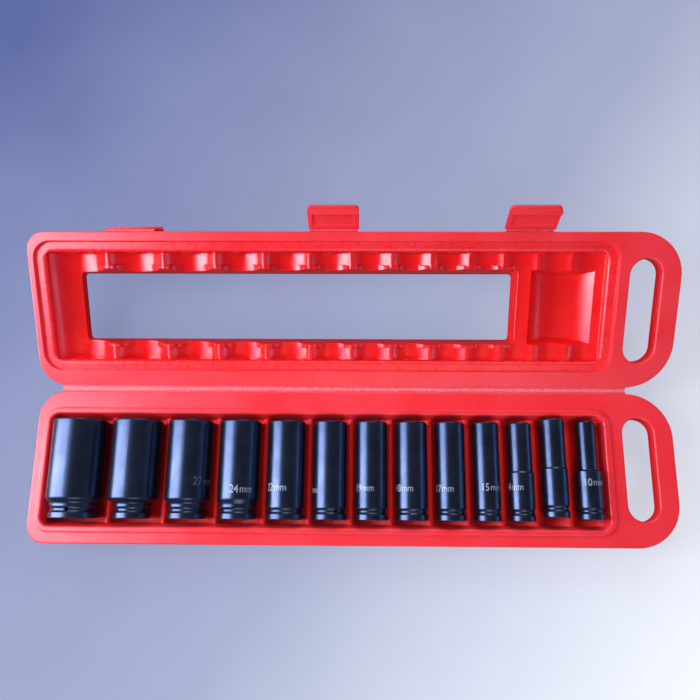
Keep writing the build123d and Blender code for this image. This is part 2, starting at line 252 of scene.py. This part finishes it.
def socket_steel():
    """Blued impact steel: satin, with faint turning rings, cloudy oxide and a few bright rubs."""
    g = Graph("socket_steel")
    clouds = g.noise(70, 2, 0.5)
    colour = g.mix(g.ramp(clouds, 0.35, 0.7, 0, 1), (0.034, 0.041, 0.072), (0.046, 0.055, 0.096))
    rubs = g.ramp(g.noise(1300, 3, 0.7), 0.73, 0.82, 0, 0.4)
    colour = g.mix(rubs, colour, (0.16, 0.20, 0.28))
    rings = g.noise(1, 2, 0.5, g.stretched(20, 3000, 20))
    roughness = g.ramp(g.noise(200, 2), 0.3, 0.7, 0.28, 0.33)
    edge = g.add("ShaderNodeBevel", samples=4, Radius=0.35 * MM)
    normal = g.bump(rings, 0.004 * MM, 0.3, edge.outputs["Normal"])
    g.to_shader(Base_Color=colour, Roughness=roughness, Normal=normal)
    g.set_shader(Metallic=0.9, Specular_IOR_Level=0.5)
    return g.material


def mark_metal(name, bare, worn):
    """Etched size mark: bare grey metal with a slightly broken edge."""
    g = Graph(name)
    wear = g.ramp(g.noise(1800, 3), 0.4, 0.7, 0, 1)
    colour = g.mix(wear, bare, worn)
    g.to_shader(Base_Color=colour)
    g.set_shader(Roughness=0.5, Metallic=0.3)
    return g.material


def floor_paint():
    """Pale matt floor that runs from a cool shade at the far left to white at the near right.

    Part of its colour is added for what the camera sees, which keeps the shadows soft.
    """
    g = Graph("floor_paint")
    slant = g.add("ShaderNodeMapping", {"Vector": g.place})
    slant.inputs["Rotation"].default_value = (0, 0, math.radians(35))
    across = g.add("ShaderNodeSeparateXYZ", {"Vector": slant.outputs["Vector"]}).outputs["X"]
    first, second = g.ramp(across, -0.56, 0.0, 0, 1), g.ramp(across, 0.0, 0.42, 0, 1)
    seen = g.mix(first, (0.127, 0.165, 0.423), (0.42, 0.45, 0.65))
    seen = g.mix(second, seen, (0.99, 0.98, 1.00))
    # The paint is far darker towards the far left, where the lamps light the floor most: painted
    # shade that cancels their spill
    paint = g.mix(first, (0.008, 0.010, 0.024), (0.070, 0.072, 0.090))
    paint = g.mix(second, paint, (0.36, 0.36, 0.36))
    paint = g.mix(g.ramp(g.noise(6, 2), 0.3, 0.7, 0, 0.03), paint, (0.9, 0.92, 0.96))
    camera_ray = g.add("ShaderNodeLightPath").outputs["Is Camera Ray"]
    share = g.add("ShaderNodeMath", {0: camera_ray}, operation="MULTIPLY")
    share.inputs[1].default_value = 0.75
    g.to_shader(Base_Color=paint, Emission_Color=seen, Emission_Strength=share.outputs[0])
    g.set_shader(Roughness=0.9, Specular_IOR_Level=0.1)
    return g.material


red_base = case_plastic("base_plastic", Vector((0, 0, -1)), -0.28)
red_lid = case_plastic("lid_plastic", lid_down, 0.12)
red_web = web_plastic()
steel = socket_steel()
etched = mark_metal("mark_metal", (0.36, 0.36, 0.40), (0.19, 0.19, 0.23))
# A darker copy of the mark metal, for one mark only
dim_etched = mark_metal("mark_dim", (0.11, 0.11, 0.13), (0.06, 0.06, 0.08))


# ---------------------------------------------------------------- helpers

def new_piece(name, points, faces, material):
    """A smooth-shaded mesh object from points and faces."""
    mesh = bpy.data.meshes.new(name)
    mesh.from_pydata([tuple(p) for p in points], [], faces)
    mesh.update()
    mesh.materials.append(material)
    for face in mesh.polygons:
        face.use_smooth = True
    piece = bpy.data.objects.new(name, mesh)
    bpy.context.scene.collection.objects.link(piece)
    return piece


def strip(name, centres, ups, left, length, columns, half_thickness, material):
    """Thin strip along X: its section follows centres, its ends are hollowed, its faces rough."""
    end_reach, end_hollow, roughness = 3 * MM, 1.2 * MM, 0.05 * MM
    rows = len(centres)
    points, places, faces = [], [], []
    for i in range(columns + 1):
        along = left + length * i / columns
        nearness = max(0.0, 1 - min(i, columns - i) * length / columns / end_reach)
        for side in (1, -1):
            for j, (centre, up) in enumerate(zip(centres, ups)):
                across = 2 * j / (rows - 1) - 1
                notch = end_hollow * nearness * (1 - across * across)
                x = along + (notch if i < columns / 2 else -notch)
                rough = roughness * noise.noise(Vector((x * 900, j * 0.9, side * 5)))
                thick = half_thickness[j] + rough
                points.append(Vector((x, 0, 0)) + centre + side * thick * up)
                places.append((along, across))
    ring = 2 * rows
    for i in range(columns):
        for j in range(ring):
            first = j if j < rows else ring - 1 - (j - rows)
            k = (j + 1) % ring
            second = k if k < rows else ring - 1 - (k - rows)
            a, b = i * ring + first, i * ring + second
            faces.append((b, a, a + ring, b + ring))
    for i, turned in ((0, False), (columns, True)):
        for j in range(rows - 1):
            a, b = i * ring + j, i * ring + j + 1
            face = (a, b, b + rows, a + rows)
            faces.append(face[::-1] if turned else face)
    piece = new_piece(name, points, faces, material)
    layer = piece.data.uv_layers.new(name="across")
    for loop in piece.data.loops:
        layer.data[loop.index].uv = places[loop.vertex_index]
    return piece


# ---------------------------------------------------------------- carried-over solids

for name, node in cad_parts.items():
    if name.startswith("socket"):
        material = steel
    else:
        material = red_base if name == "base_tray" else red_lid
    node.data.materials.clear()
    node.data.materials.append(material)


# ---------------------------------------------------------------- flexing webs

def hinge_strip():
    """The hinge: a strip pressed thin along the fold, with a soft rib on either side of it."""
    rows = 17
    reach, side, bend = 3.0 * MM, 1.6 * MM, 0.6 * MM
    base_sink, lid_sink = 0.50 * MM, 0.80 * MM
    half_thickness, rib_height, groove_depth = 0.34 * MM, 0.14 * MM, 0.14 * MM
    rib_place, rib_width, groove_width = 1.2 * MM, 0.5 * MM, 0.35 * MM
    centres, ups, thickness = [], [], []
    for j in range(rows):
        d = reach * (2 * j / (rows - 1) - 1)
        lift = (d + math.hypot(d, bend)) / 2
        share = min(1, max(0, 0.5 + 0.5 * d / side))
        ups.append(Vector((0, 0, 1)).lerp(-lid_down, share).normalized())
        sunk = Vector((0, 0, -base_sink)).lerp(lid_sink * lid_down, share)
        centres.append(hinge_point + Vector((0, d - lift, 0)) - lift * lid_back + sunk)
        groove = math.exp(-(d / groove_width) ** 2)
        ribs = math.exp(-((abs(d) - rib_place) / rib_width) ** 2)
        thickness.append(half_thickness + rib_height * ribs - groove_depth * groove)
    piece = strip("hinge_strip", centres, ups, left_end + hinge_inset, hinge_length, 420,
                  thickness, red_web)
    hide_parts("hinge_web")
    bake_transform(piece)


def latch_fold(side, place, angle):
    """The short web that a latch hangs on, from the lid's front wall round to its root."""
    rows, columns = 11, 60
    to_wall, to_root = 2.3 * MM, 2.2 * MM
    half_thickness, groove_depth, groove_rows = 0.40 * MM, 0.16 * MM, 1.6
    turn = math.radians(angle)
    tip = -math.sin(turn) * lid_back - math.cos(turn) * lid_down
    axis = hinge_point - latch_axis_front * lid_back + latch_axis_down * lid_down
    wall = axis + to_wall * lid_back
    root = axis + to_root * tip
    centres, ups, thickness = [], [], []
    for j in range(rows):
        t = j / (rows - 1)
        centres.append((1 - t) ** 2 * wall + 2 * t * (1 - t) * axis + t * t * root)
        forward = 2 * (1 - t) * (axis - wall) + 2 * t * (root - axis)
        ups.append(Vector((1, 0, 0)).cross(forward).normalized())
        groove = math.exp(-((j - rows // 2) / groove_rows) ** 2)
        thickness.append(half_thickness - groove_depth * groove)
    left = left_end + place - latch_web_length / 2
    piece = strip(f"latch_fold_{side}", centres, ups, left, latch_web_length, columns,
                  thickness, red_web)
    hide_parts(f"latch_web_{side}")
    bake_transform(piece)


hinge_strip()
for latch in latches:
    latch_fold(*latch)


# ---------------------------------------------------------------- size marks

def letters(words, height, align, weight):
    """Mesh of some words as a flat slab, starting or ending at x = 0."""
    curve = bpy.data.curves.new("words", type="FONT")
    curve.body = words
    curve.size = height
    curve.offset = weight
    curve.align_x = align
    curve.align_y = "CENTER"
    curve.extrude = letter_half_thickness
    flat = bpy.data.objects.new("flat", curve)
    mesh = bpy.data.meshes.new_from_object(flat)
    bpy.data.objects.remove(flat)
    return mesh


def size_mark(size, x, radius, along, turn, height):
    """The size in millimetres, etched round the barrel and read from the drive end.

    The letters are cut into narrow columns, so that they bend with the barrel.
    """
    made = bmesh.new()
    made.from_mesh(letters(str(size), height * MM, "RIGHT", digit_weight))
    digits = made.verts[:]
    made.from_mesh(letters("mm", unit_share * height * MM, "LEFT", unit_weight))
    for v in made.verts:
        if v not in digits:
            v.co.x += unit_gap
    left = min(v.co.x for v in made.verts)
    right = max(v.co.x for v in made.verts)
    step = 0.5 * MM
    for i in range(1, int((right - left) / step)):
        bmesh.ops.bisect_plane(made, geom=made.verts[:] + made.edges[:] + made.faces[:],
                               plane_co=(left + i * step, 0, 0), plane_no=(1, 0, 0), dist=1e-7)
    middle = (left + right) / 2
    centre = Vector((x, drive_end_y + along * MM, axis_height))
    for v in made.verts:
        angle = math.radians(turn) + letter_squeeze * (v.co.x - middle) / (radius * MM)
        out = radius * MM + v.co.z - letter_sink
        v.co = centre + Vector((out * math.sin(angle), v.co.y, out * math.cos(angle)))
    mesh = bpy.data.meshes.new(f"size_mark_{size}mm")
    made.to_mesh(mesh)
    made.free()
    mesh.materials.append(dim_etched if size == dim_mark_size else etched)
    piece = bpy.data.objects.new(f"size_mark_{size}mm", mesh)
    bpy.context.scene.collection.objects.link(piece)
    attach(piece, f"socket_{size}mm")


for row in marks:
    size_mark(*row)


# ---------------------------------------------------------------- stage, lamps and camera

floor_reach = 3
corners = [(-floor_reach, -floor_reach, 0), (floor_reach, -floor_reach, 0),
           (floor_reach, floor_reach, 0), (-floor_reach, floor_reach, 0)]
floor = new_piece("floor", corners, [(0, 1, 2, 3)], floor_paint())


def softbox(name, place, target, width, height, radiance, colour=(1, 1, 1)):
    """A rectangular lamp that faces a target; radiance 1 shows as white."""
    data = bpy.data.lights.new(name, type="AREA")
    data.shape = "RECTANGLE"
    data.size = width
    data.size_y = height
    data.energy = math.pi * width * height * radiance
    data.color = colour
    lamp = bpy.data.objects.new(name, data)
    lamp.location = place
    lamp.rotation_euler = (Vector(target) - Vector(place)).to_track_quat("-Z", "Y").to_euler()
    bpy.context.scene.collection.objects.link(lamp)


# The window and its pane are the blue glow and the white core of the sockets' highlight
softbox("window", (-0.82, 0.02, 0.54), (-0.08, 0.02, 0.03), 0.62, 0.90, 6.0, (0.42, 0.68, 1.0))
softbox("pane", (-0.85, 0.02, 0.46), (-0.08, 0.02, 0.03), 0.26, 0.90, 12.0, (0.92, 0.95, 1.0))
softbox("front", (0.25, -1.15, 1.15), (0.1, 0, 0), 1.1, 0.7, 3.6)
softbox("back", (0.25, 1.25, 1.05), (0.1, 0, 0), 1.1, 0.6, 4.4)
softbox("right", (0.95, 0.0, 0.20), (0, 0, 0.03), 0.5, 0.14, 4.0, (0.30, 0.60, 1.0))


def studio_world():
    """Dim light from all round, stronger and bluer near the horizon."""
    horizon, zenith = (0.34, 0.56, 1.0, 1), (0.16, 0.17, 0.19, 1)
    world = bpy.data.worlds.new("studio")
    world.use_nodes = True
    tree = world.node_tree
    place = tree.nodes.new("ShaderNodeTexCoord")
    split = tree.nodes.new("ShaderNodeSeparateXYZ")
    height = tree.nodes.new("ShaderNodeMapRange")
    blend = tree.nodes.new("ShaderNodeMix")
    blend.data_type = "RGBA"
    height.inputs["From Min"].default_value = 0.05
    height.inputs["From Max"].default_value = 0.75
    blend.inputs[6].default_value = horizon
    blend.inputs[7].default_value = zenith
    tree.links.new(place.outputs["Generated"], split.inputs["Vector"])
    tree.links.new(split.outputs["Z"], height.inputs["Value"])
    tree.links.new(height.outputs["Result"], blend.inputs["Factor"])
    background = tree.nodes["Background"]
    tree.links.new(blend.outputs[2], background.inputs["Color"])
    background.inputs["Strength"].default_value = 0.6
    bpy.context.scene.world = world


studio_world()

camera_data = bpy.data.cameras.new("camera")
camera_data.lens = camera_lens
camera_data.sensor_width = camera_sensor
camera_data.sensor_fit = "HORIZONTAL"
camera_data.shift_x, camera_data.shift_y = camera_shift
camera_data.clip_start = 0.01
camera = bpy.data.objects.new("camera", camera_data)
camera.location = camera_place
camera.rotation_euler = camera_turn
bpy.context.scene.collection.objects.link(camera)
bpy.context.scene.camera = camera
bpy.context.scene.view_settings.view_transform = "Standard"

What the task asks
Print, please, the lines from the first line of the material through the line that contains "the near right.", exactly as written and with nothing added.

Result of this exercise
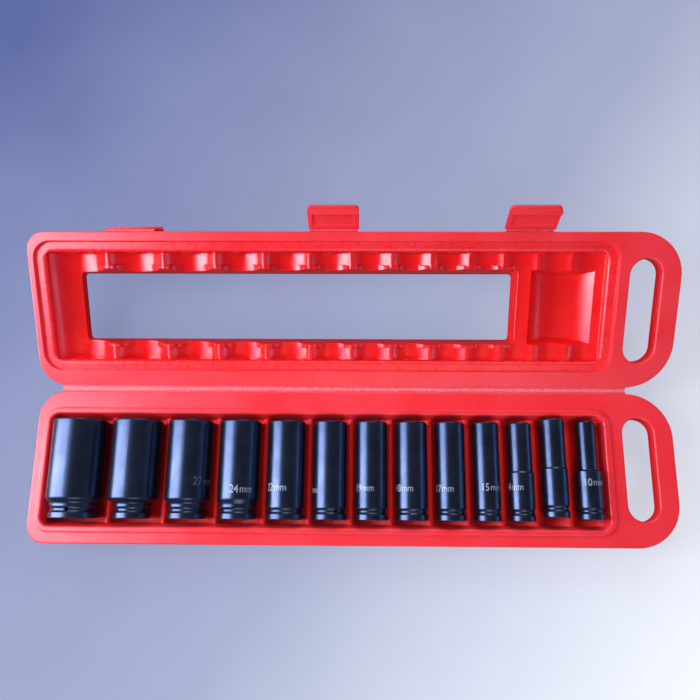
Keep writing the build123d and Blender code for this image. This is part 2, starting at line 252 of scene.py. This part finishes it.
def socket_steel():
    """Blued impact steel: satin, with faint turning rings, cloudy oxide and a few bright rubs."""
    g = Graph("socket_steel")
    clouds = g.noise(70, 2, 0.5)
    colour = g.mix(g.ramp(clouds, 0.35, 0.7, 0, 1), (0.034, 0.041, 0.072), (0.046, 0.055, 0.096))
    rubs = g.ramp(g.noise(1300, 3, 0.7), 0.73, 0.82, 0, 0.4)
    colour = g.mix(rubs, colour, (0.16, 0.20, 0.28))
    rings = g.noise(1, 2, 0.5, g.stretched(20, 3000, 20))
    roughness = g.ramp(g.noise(200, 2), 0.3, 0.7, 0.28, 0.33)
    edge = g.add("ShaderNodeBevel", samples=4, Radius=0.35 * MM)
    normal = g.bump(rings, 0.004 * MM, 0.3, edge.outputs["Normal"])
    g.to_shader(Base_Color=colour, Roughness=roughness, Normal=normal)
    g.set_shader(Metallic=0.9, Specular_IOR_Level=0.5)
    return g.material


def mark_metal(name, bare, worn):
    """Etched size mark: bare grey metal with a slightly broken edge."""
    g = Graph(name)
    wear = g.ramp(g.noise(1800, 3), 0.4, 0.7, 0, 1)
    colour = g.mix(wear, bare, worn)
    g.to_shader(Base_Color=colour)
    g.set_shader(Roughness=0.5, Metallic=0.3)
    return g.material


def floor_paint():
    """Pale matt floor that runs from a cool shade at the far left to white at the near right.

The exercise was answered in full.